When it comes to LEDs and large core multi-mode fiberoptics, close-to-perfect collimation is not possible. There will always be divergence. The angle of divergence depends on the ratio of the emitter size and the size of the lens. The smaller the emitter relative to the size of the lens, the lower the divergence will be. In other words, collimation can be improved by either using a larger lens or a smaller emitter.

A lens that is double the size has a doubled beam diameter but only half the divergence. This can have surprising outcomes. When the divergence angle is reduced by 50% the spot size is reduced to just ¼ of the original size. As a result a larger beam has a smaller and more intense spot of light than the smaller beam when used at a distance.
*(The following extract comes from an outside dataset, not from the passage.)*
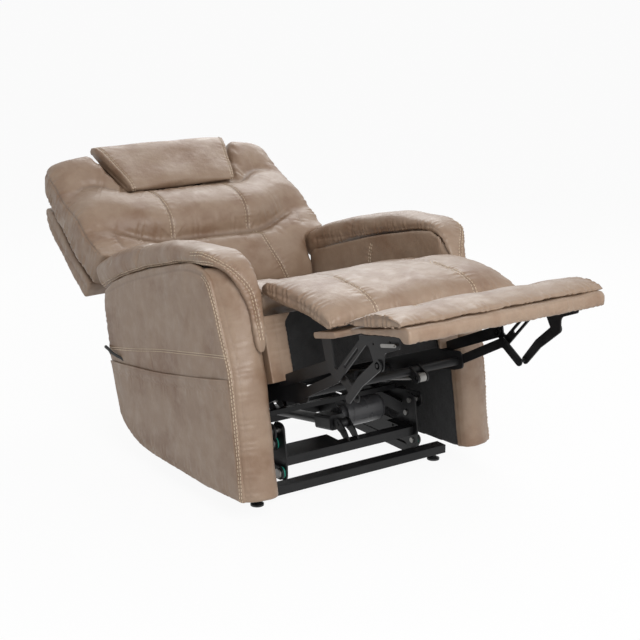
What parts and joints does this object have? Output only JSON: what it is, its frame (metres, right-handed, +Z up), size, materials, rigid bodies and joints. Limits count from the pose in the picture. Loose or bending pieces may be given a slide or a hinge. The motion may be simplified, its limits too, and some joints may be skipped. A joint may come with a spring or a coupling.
{
  "type": "lift recliner chair",
  "caption": "Powered lift recliner with tilting body, linked legrest, reclining back, headrest and side handset.",
  "frame": {"origin": "on the floor under the middle of the chair's box in its rest pose", "axes": "+Z up, the sitter faces -Y, +X towards the sitter's left"},
  "size_m": [0.8926, 1.8014, 0.8667],
  "materials": {
    "taupe_leather": "soft matt, faint grain",
    "black_steel": "satin black paint",
    "zinc": "zinc plate",
    "green_nylon": "moulded nylon",
    "dust_cloth": "black non-woven",
    "pine": "sawn",
    "black_plastic": "moulded",
    "grey_plastic": "moulded",
    "motor_paint": "satin",
    "lead_rubber": "matt"
  },
  "bodies": {
    "base": {"base_front_rail": "black_steel", "base_side_rails": "black_steel", "base_rear_rail": "black_steel", "levelling_feet": "black_plastic", "base_brackets": "black_steel"},
    "lower_arms": {"lower_lift_arms": "black_steel"},
    "upper_arms": {"upper_lift_arms": "black_steel"},
    "lift_frame": {"front_plates": "black_steel", "front_crossbar": "black_steel", "frame_rails": "black_steel", "pivot_bolts": "zinc", "nylon_washers": "green_nylon"},
    "lift_housing": {"lift_actuator_casing": "black_plastic", "lift_motor": "motor_paint"},
    "lift_ram": {"lift_rod": "zinc"},
    "tilt_housing": {"tilt_actuator_casing": "black_plastic"},
    "tilt_ram": {"tilt_rod": "zinc"},
    "chair_body": {"body_rails": "black_steel", "right_arm_panel": "taupe_leather", "left_arm_panel": "taupe_leather", "right_arm_front": "taupe_leather", "left_arm_front": "taupe_leather", "arm_linings": "taupe_leather", "right_arm_pad": "taupe_leather", "left_arm_pad": "taupe_leather", "side_pocket": "taupe_leather", "control_box": "black_plastic", "handset": "black_plastic", "handset_lead": "lead_rubber"},
    "lift_button": {"lift_rocker": "grey_plastic"},
    "back_button": {"back_rocker": "grey_plastic"},
    "legrest_button": {"legrest_rocker": "grey_plastic"},
    "seat": {"seat_plates": "black_steel", "seat_box": "pine", "front_end_panels": "taupe_leather", "front_fabric": "dust_cloth", "seat_cushion": "taupe_leather"},
    "push_links": {"seat_lift_links": "black_steel"},
    "chaise": {"chaise_pad": "taupe_leather", "middle_board": "taupe_leather"},
    "long_arms": {"long_links": "black_steel"},
    "short_arms": {"short_links": "black_steel"},
    "slotted_arms": {"slotted_links": "black_steel"},
    "outer_arms": {"outer_links": "black_steel"},
    "footrest": {"ottoman_brackets": "black_steel", "footrest_board": "taupe_leather", "footrest_pad": "taupe_leather", "return_springs": "zinc"},
    "legrest_housing": {"legrest_actuator_casing": "black_plastic"},
    "legrest_ram": {"legrest_rod": "zinc"},
    "back": {"back_brackets": "black_steel", "back_shell": "taupe_leather", "lumbar_cushion": "taupe_leather", "middle_cushion": "taupe_leather", "top_cushion": "taupe_leather", "headrest_arms": "black_steel"},
    "headrest": {"headrest_panel": "taupe_leather", "headrest_bracket": "black_steel"},
    "back_housing": {"back_actuator_casing": "black_plastic"},
    "back_ram": {"back_rod": "zinc"}
  },
  "joints": [
    {"name": "lift_swing", "type": "hinge", "parent": "base", "child": "lower_arms", "pos_m": [0, 0.235, 0.069], "axis": [-1, 0, 0], "range_deg": [0, 50]},
    {"name": "upper_arm_swing", "type": "hinge", "parent": "base", "child": "upper_arms", "pos_m": [0, 0.258, 0.183], "axis": [-1, 0, 0], "range_deg": [0, 51]},
    {"name": "lift_frame_swing", "type": "hinge", "parent": "lower_arms", "child": "lift_frame", "pos_m": [0, -0.25, 0.08], "axis": [1, 0, 0], "range_deg": [0, 70.5]},
    {"name": "lift_housing_swing", "type": "hinge", "parent": "lift_frame", "child": "lift_housing", "pos_m": [0, -0.189, 0.158], "axis": [-1, 0, 0], "range_deg": [0, 69.1]},
    {"name": "lift_ram_slide", "type": "slide", "parent": "lift_housing", "child": "lift_ram", "axis": [0, 0.9863, -0.1651], "range_m": [0, 0.0975]},
    {"name": "body_tilt", "type": "hinge", "parent": "lift_frame", "child": "chair_body", "pos_m": [0, -0.233, 0.2], "axis": [1, 0, 0], "range_deg": [0, 10]},
    {"name": "tilt_housing_swing", "type": "hinge", "parent": "lift_frame", "child": "tilt_housing", "pos_m": [0, 0.147, 0.112], "axis": [-1, 0, 0], "range_deg": [0, 4.4]},
    {"name": "tilt_ram_slide", "type": "slide", "parent": "tilt_housing", "child": "tilt_ram", "axis": [0, -0.8779, 0.4789], "range_m": [0, 0.0218]},
    {"name": "seat_rise", "type": "hinge", "parent": "chair_body", "child": "seat", "pos_m": [0, 0.02362, 0.21568], "axis": [1, 0, 0], "range_deg": [0, 7]},
    {"name": "push_link_swing", "type": "hinge", "parent": "chair_body", "child": "push_links", "pos_m": [0, 0.18236, 0.13692], "axis": [1, 0, 0], "range_deg": [0, 3]},
    {"name": "legrest_swing", "type": "hinge", "parent": "seat", "child": "long_arms", "pos_m": [0, -0.40173, 0.3567], "axis": [1, 0, 0], "range_deg": [0, 94.5]},
    {"name": "short_link_swing", "type": "hinge", "parent": "seat", "child": "short_arms", "pos_m": [0, -0.31272, 0.37079], "axis": [1, 0, 0], "range_deg": [0, 83]},
    {"name": "slotted_link_swing", "type": "hinge", "parent": "long_arms", "child": "slotted_arms", "pos_m": [0, -0.58531, 0.4557], "axis": [-1, 0, 0], "range_deg": [0, 153.1]},
    {"name": "outer_link_swing", "type": "hinge", "parent": "long_arms", "child": "outer_arms", "pos_m": [0, -0.64998, 0.41691], "axis": [-1, 0, 0], "range_deg": [0, 156.8]},
    {"name": "footrest_swing", "type": "hinge", "parent": "slotted_arms", "child": "footrest", "pos_m": [0, -0.70226, 0.58452], "axis": [1, 0, 0], "range_deg": [0, 140.6]},
    {"name": "chaise_swing", "type": "hinge", "parent": "seat", "child": "chaise", "pos_m": [0, -0.27614, 0.58966], "axis": [1, 0, 0], "range_deg": [0, 30]},
    {"name": "legrest_housing_swing", "type": "hinge", "parent": "seat", "child": "legrest_housing", "pos_m": [0, -0.05591, 0.24627], "axis": [1, 0, 0], "range_deg": [0, 2]},
    {"name": "legrest_ram_slide", "type": "slide", "parent": "legrest_housing", "child": "legrest_ram", "axis": [0, 0.9679, -0.2514], "range_m": [0, 0.0479]},
    {"name": "back_recline", "type": "hinge", "parent": "seat", "child": "back", "pos_m": [0, 0.34733, 0.2997], "axis": [1, 0, 0], "range_deg": [0, 25]},
    {"name": "back_housing_swing", "type": "hinge", "parent": "seat", "child": "back_housing", "pos_m": [0, 0.01603, 0.2661], "axis": [1, 0, 0], "range_deg": [0, 0.4]},
    {"name": "back_ram_slide", "type": "slide", "parent": "back_housing", "child": "back_ram", "axis": [0, 0.9943, -0.1066], "range_m": [0, 0.0313]},
    {"name": "headrest_tilt", "type": "hinge", "parent": "back", "child": "headrest", "pos_m": [0, 0.70767, 0.71559], "axis": [1, 0, 0], "range_deg": [0, 30]},
    {"name": "lift_rocker_rock", "type": "hinge", "parent": "chair_body", "child": "lift_button", "pos_m": [-0.433, 0.28476, 0.25696], "axis": [0, 0.9848, -0.1736], "range_deg": [-5, 5], "stiffness_Nm_per_rad": 0.4},
    {"name": "back_rocker_rock", "type": "hinge", "parent": "chair_body", "child": "back_button", "pos_m": [-0.433, 0.27677, 0.21166], "axis": [0, 0.9848, -0.1736], "range_deg": [-5, 5], "stiffness_Nm_per_rad": 0.4},
    {"name": "legrest_rocker_rock", "type": "hinge", "parent": "chair_body", "child": "legrest_button", "pos_m": [-0.433, 0.26878, 0.16636], "axis": [0, 0.9848, -0.1736], "range_deg": [-5, 5], "stiffness_Nm_per_rad": 0.4}
  ],
  "couplings": [
    {"joint": "upper_arm_swing", "follows": "lift_swing", "ratio": 1.0127},
    {"joint": "lift_frame_swing", "follows": "lift_swing", "ratio": 1.405},
    {"joint": "lift_housing_swing", "follows": "lift_swing", "ratio": 1.3756},
    {"joint": "lift_ram_slide", "follows": "lift_swing", "m_per_rad": 0.11055},
    {"joint": "tilt_housing_swing", "follows": "body_tilt", "ratio": 0.41446},
    {"joint": "tilt_ram_slide", "follows": "body_tilt", "m_per_rad": 0.11902},
    {"joint": "seat_rise", "follows": "back_recline", "ratio": 0.28},
    {"joint": "push_link_swing", "follows": "back_recline", "ratio": 0.10924},
    {"joint": "short_link_swing", "follows": "legrest_swing", "ratio": 0.877},
    {"joint": "slotted_link_swing", "follows": "legrest_swing", "ratio": 1.619},
    {"joint": "outer_link_swing", "follows": "legrest_swing", "ratio": 1.658},
    {"joint": "footrest_swing", "follows": "legrest_swing", "ratio": 1.487},
    {"joint": "chaise_swing", "follows": "legrest_swing", "ratio": 0.317},
    {"joint": "legrest_housing_swing", "follows": "legrest_swing", "ratio": 0.01852},
    {"joint": "legrest_ram_slide", "follows": "legrest_swing", "m_per_rad": 0.02841},
    {"joint": "back_housing_swing", "follows": "back_recline", "ratio": 0.00573},
    {"joint": "back_ram_slide", "follows": "back_recline", "m_per_rad": 0.06942}
  ]
}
Regarding Fiberoptic Collimators:

So when choosing a collimator for your optical fiber, it is worth thinking about the working distance, and the divergence angles of the collimators in order to find the best one for the application. Sometime the larger collimator will be the best choice to get the smaller spot. And when you want to cover a larger area, the smaller collimator might be the best choice.

Prizmatix offers 2 sizes of collimator, half inch and one inch. The half inch collimator has NA=0.5 and the one inch collimator comes in NA=0.5 and 0.6.
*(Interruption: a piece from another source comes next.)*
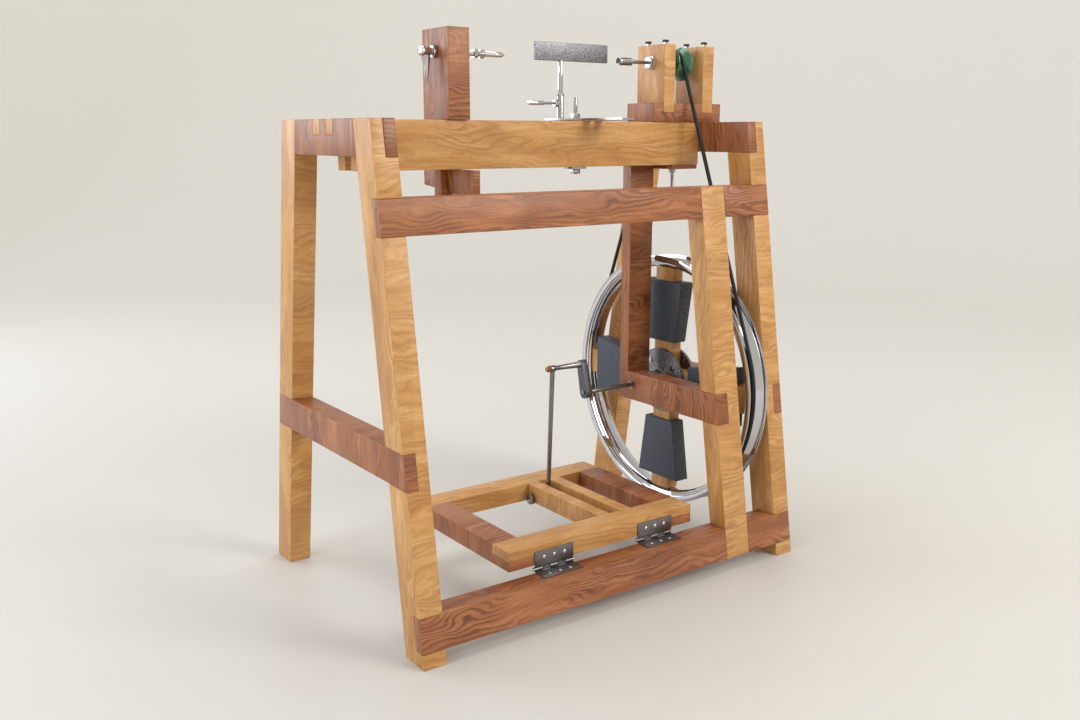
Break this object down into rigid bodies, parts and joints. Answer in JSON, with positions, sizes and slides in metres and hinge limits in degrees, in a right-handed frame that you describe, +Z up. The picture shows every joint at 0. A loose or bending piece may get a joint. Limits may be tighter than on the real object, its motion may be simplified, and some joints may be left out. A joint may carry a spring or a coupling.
{
  "type": "treadle lathe",
  "caption": "Treadle wood lathe: splayed timber frame, slotted bed, weighted flywheel and crank, belt-driven spindle, hinged treadle, wedged tailstock and swivelling tool rest.",
  "frame": {"origin": "floor level, in the middle of the bounding box", "axes": "+Z up; +X along the bed from the tailstock end to the headstock end; +Y towards the turner, away from the stretchers"},
  "size_m": [1.014, 0.6998, 1.181],
  "materials": {
    "oak": "oiled, open figured grain",
    "red_timber": "oiled, dark wavy grain",
    "bright_metal": "bright",
    "steel": "brushed",
    "dark_steel": "darkened, satin",
    "weight": "dark slate, speckled",
    "pulley": "gloss green",
    "belt": "matt black",
    "bush": "turned"
  },
  "bodies": {
    "frame": {"leg_rear_left": "oak", "leg_rear_right": "oak", "leg_front_left": "oak", "leg_front_right": "oak", "top_rail_left": "red_timber", "top_rail_right": "red_timber", "side_rail_left": "red_timber", "side_rail_right": "red_timber", "bed_rail_rear": "oak", "bed_rail_front": "oak", "stretcher_upper": "red_timber", "stretcher_lower": "red_timber", "wheel_post": "oak", "hanging_post": "red_timber", "bearing_rail": "red_timber", "axle_bush": "bush", "drive_belt": "belt", "hinge_leaf_lower_1": "steel", "hinge_leaf_lower_2": "steel", "headstock_base": "red_timber", "headstock_upright_left": "oak", "headstock_upright_right": "oak", "spindle_bearing_left": "bright_metal", "spindle_bearing_right": "bright_metal", "clamp_board": "red_timber", "headstock_bolt": "bright_metal"},
    "flywheel": {"wheel_rim": "bright_metal", "spoke_upright": "oak", "spoke_level": "oak", "weight_front": "weight", "weight_top": "weight", "weight_rear": "weight", "weight_bottom": "weight", "hub_plate_left": "steel", "hub_plate_right": "steel", "axle": "steel", "crank_arm": "dark_steel"},
    "spindle": {"spindle": "bright_metal", "spindle_pulley": "pulley"},
    "treadle": {"treadle_bar_rear": "oak", "treadle_bar_front": "oak", "treadle_bar_left": "red_timber", "treadle_bar_right": "red_timber", "centre_bar_left": "oak", "centre_bar_right": "oak", "hinge_leaf_upper_1": "steel", "hinge_leaf_upper_2": "steel", "pitman_bolt": "dark_steel"},
    "pitman": {"pitman": "dark_steel", "crank_nut": "dark_steel"},
    "tailstock": {"tailstock": "red_timber", "tail_nut": "bright_metal"},
    "wedge": {"tail_wedge": "red_timber"},
    "tail_screw": {"tail_screw": "bright_metal"},
    "tail_handle": {"tail_handle": "bright_metal"},
    "rest_clamp": {"rest_bolt": "bright_metal", "rest_nut": "bright_metal"},
    "rest_base": {"rest_plate": "steel"},
    "tool_post": {"tool_post": "steel"},
    "rest_lever": {"rest_lever": "bright_metal"}
  },
  "joints": [
    {"name": "flywheel_spin", "type": "hinge", "parent": "frame", "child": "flywheel", "pos_m": [0.399, 0, 0.37], "axis": [1, 0, 0], "continuous": true},
    {"name": "spindle_spin", "type": "hinge", "parent": "frame", "child": "spindle", "pos_m": [0.399, 0, 1.135], "axis": [1, 0, 0], "continuous": true},
    {"name": "treadle_rock", "type": "hinge", "parent": "frame", "child": "treadle", "pos_m": [0, -0.279, 0.1025], "axis": [1, 0, 0], "range_deg": [-15, 1]},
    {"name": "pitman_swing", "type": "hinge", "parent": "treadle", "child": "pitman", "pos_m": [0.053, 0.033, 0.121], "axis": [1, 0, 0], "range_deg": [-2, 16]},
    {"name": "tailstock_slide", "type": "slide", "parent": "frame", "child": "tailstock", "axis": [1, 0, 0], "range_m": [-0.15, 0.15]},
    {"name": "wedge_slide", "type": "slide", "parent": "tailstock", "child": "wedge", "axis": [0, -1, 0], "range_m": [0, 0.05]},
    {"name": "tail_screw_advance", "type": "slide", "parent": "tailstock", "child": "tail_screw", "axis": [1, 0, 0], "range_m": [-0.035, 0.0015]},
    {"name": "tail_handle_turn", "type": "hinge", "parent": "tail_screw", "child": "tail_handle", "pos_m": [-0.282, 0, 1.135], "axis": [1, 0, 0], "continuous": true},
    {"name": "rest_slide", "type": "slide", "parent": "frame", "child": "rest_clamp", "axis": [1, 0, 0], "range_m": [-0.12, 0.09]},
    {"name": "rest_swivel", "type": "hinge", "parent": "rest_clamp", "child": "rest_base", "pos_m": [0.103, 0, 1], "axis": [0, 0, 1], "range_deg": [-10, 20]},
    {"name": "tool_post_height", "type": "slide", "parent": "rest_base", "child": "tool_post", "axis": [0, 0, 1], "range_m": [-0.02, 0.005]},
    {"name": "rest_lever_turn", "type": "hinge", "parent": "rest_base", "child": "rest_lever", "pos_m": [0.09002, 0.03994, 1.04], "axis": [1, 0, 0], "range_deg": [-180, 180]}
  ],
  "couplings": [
    {"joint": "spindle_spin", "follows": "flywheel_spin", "ratio": 11.151},
    {"joint": "pitman_swing", "follows": "treadle_rock", "ratio": -1}
  ]
}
The core diameter of the fiber also needs to be considered. A larger core fiber will increase the total power, but also increase the divergence. It is important to maximize the intensity of the light, which can not be increased by using a larger core. This is explained in my blog post about NA.

For more information about Prizmatix fiberoptic collimators and and explanation about how to calculate the divergence angles see https://www.prizmatix.com/optics/Collimator.htm

Regarding LEDs:

Prizmatix Mic-LEDs and UHP-T LEDs have adjustable collimating lenses installed. The level of collimation will depend on the size of the LED chip. Higher power LEDs tend to be larger and the result is a more divergent beam. This is ideal when covering a large area, such as with UHP-T-MP for microplate illumination. But when you need intense light in a small area, for example when fiber coupling or with a microscope, a smaller LED with lower total power but more intensity (mW/mm^2) is often a better choice. You can read about the different model and their various emitter sizes in this blog post, or you can contact us to help determine which model is best for your application.

For applications where lower divergence and high power is needed, our UHP-T2 models is a great choice. This 2 inch model has double the lens size, so the divergence angle is half of the regular UHP-T model, and the spot size is ¼. That means you have 4x more intense light than the UHP-T model at a distance.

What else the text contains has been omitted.